しかし中には、「怪我の程度や治り具合を無視し、ただ通院日数だけを多くして慰謝料を多くもらう」といった考え方もあるようです…。
こういった行為に対しては保険会社もアンテナを張っていますので、場合によっては「本当に通院・治療が必要なのか?」という疑問を持たれてしまうことにもなるでしょう。
そうなると、保険会社とのやり取りがおっくうになったり、最悪の場合は治療費を支払ってもらえないなんてことに発展するかもしれません。
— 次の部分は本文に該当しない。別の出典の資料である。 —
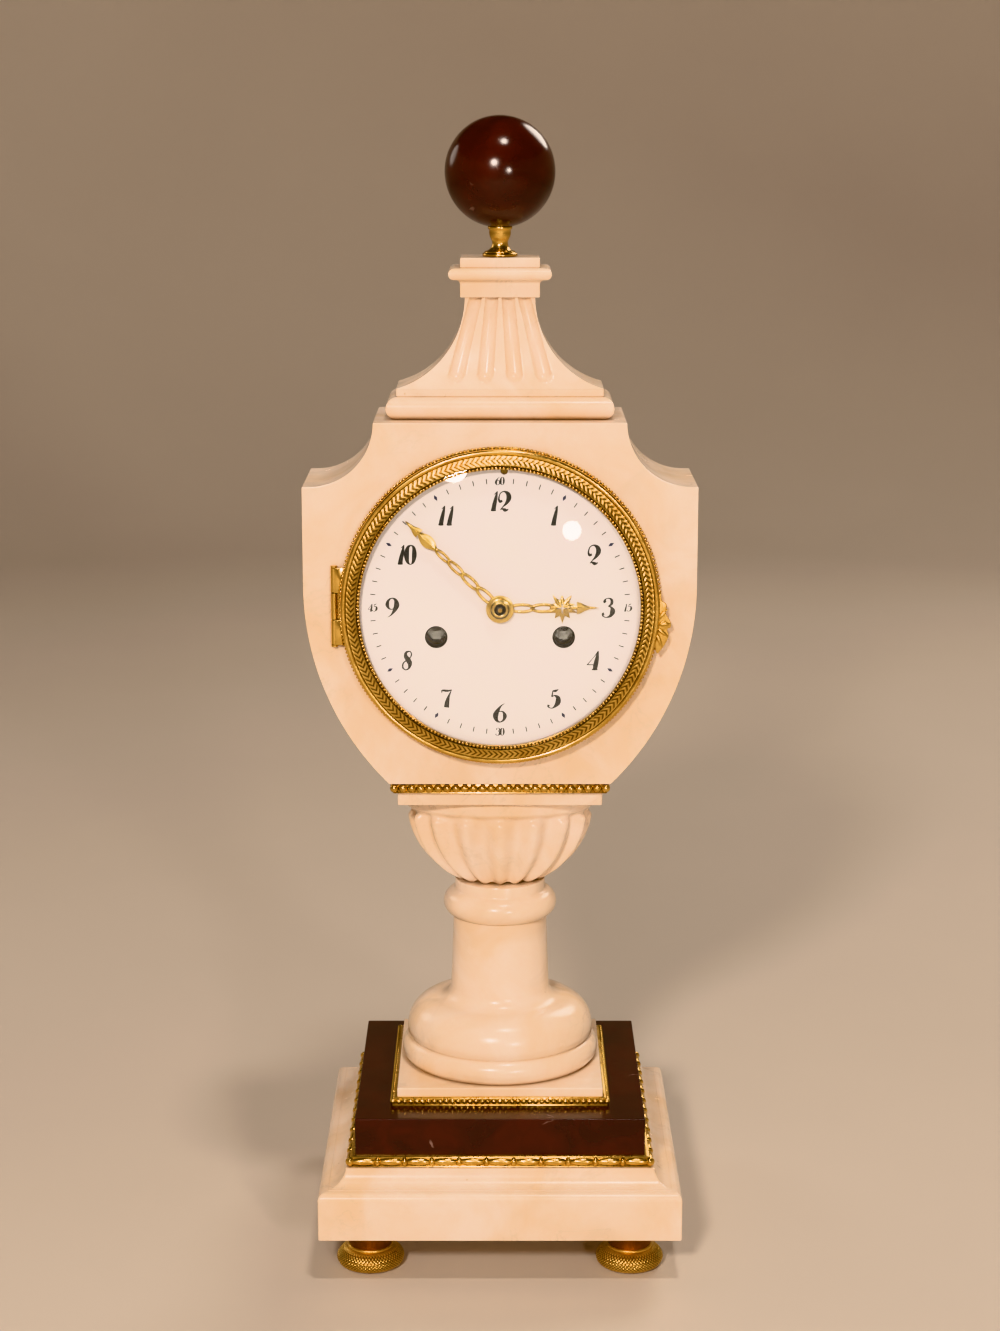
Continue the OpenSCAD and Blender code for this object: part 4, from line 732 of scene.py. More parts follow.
def griotte(s):
    """Polished griotte: wine-red limestone in dark-edged cells, crossed by a few white calcite veins."""
    finish, tree, shader, place = new_finish("Polished_griotte_marble")
    warp = add_node(tree, "ShaderNodeTexNoise", {"Vector": place, "Scale": per_mm(18), "Detail": 4.0})
    bent = vector_maths(tree, "SUBTRACT", {0: warp.outputs["Color"], 1: (0.5, 0.5, 0.5)})[0]
    bent = vector_maths(tree, "SCALE", {0: bent, "Scale": 14 * MM})[0]
    bent = vector_maths(tree, "ADD", {0: place, 1: bent})[0]
    clouds = spread(tree, noise(tree, place, 20, 6, 0.6), 0.36, 0.62)
    base = blend(tree, clouds, rgba(s.dark), rgba(s.red))
    base = blend(tree, spread(tree, cell_edges(tree, bent, 13), 0.0, 0.08, 0.25, 0.0), base, rgba(s.dark))
    width = spread(tree, noise(tree, place, 9, 3), 0.42, 0.72, 0.0, 0.022)
    thin = maths(tree, "GREATER_THAN", minus(tree, width, cell_edges(tree, bent, 34)), 0.0)
    rare = spread(tree, noise(tree, place, 26, 2), 0.58, 0.66)
    base = blend(tree, product(tree, thin, rare, 0.8), base, rgba(s.vein))
    feed(tree, shader, {"Base Color": base, "Roughness": gloss(tree, place, 12, 4, 0.14, 0.24), "IOR": 1.5,
                        "Specular IOR Level": 0.36})
    relief(tree, shader, noise(tree, place, 7, 4), 0.03, 0.3)
    return finish


def mesh_field(tree, name):
    """A number that the piece's mesh stores on its points, for a finish that follows the surface."""
    return add_node(tree, "ShaderNodeAttribute", attribute_name=name).outputs["Fac"]


def herringbone(tree):
    """Wax and painted shade in the strokes of the engine turning, drawn a little wider than real so that it
    shows.
    """
    cut = stroke_wave(tree, mesh_field, bpy.context.scene.urn_bezel.chevrons)
    return product(tree, spread(tree, cut, 0.4, 0.75, 0.0, 0.9), mesh_field(tree, "fade"))


def lattice(tree):
    """Wax and painted shade between the knurled lozenges of the feet."""
    raised = knurl_wave(tree, mesh_field, bpy.context.scene.urn_base.knurls, KNURL_ROWS)
    return product(tree, spread(tree, raised, 0.34, 0.1, 0.0, 0.9), mesh_field(tree, "fade"))


def gilding(name, s, rough, grain, grain_depth, shade_reach, pattern=None):
    """Mercury-gilt bronze: deep yellow gold that wears thin in patches and keeps dark waxy dirt in its
    recesses, with painted shade laid into them as well.
    """
    finish, tree, shader, place = new_finish(name)
    worn = spread(tree, noise(tree, place, 11, 6, 0.4), 0.42, 0.72)
    base = blend(tree, worn, rgba(s.gold), rgba(s.worn))
    # Painted shade: an ambient-occlusion mask darkens the hollows and the gaps between beads towards the dark
    # brown
    base = blend(tree, hollow(tree, shade_reach), base, rgba(s.recess))
    if pattern:
        # Painted shade in the grooves of the engine turning or knurling, drawn as dark brown
        base = blend(tree, pattern(tree), base, rgba(s.recess))
    feed(tree, shader, {"Base Color": base, "Metallic": 1.0,
                        "Roughness": gloss(tree, place, 4, 5, rough, rough + 0.14)})
    relief(tree, shader, noise(tree, place, grain, 3), grain_depth, 0.5)
    return finish


def turned_rings(tree, place, pitch):
    """Wave round the dial's centre with a pitch in millimetres."""
    away = add_node(tree, "ShaderNodeMapping", {"Vector": place, "Location": tuple(-dial_centre() * MM)})
    parts = add_node(tree, "ShaderNodeSeparateXYZ", {"Vector": away.outputs[0]}).outputs
    across = add_node(tree, "ShaderNodeCombineXYZ", {"X": parts["X"], "Z": parts["Z"]}).outputs[0]
    radius = vector_maths(tree, "LENGTH", {0: across})["Value"]
    return maths(tree, "SINE", product(tree, radius, 2 * math.pi / (pitch * MM)))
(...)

医師の指示をよく聞き、適切な治療をする。この原則を大事にしていきましょう。
軽傷時の交通事故慰謝料に関するQ&A
かすり傷や打撲でも慰謝料はもらえる?
軽症で済んだ場合でも、入通院慰謝料を受けとることが可能です。交通事故の慰謝料には、ほかにも「後遺障害慰謝料」があります。こちらは、後遺障害が認定された場合のみ請求できます。軽傷の場合でも、怪我の治り具合によっては該当する可能性はゼロではありません。しかし、多くの場合、軽傷で受けとる慰謝料は「入通院慰謝料」といえます。
被害者が大人と子どもなら慰謝料はちがう?
入通院慰謝料の計算方法は、被害者の年齢だけを理由として変わることはありません。ですから、子どもであることだけを理由に、算定方法が変わることはありません。もっと広い範囲で言えば、子ども、大人、高齢者も共通の算定方法が適用されます。
車のドアが急に開いて軽傷を負った場合は?
停止している車のそばを歩行中に急にドアが開き、ぶつかってけがをした場合も、相手方の自賠責保険から入通院慰謝料を受けとることができます。それは、車は止まっていても、ドアを開けるという行為が「車の運行」に該当するためです。もっともこの場合、自動車側だけでなく、歩行者にも一定の過失割合が認められる可能性が高いです。
軽症でも弁護士に依頼すべき?
費用倒れに注意する必要があります。弁護士依頼には費用が発生します。費用体系は弁護士事務所によりさまざまですが、相手方から受けとった金額によっては、弁護士費用を支払うことでかえってマイナスになる可能性もあります。交通事故の被害者に向けては、依頼前の無料相談を行う弁護士も多いようです。実際に依頼をした場合、費用倒れにならないかの確認をとっておくと安心でしょう。